- Second baseman
- Born: January 19, 1976 (age 49) Los Angeles, California, U.S.
- Bats: RightThrows: Right

Career highlights and awards
- College World Series Most Outstanding Player (1998);

= Wes Rachels =

American baseball player

Wesley Adam Rachels (born January 19, 1976) is a former second baseman who won the 1998 College World Series Most Outstanding Player award while a senior at the University of Southern California.

==Amateur career==
While at USC in 1996, he played collegiate summer baseball for the Hyannis Mets of the Cape Cod Baseball League.

In the 1998 College World Series, he set a championship game record with seven RBI, and tied another record with five hits in a game.

==Professional career==
Rachels was drafted in the 33rd round of the 1998 amateur draft by the Philadelphia Phillies, playing professionally in 1998 and from 2000 to 2002, never reaching the major leagues. He began his professional career with the Batavia Muckdogs, hitting .301 with 16 RBI. He had a good eye at the plate, walking 18 times and striking out only 15 times in 133 at-bats. He missed the 1999 season.

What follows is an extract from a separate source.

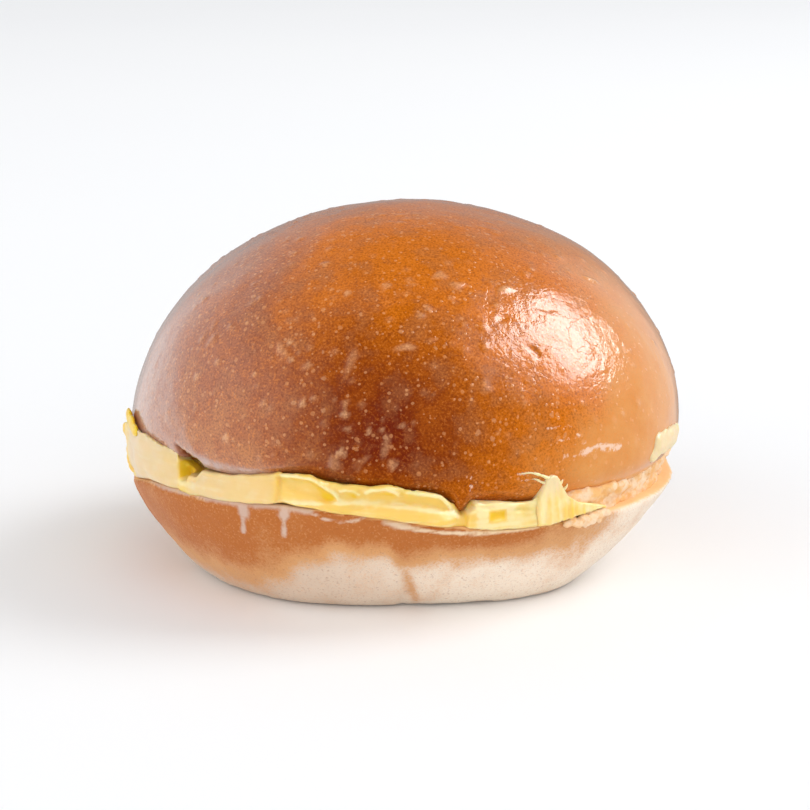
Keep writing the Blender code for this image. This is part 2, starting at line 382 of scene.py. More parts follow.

For the remainder of his career, he'd play in the Baltimore Orioles organization. In 2000, he played for the Delmarva Shorebirds, hitting .260 with 46 RBI. He walked 96 times and had 58 strikeouts. He played for the Frederick Keys in 2001, hitting .261 with 26 RBI, 58 walks and only 52 strikeouts. 2002 was his final professional season. He spent it with the Bowie Baysox, hitting .201 with 21 walks and 33 strikeouts.

Overall, Rachels hit .254 in 340 minor league games. In 1062 at-bats, he did not hit a single home run, however he scored 139 runs and drove 107 in. He walked 193 times and struck out 158 times.

==Personal==
Rachels is the nephew of New York Yankees great Ron Guidry.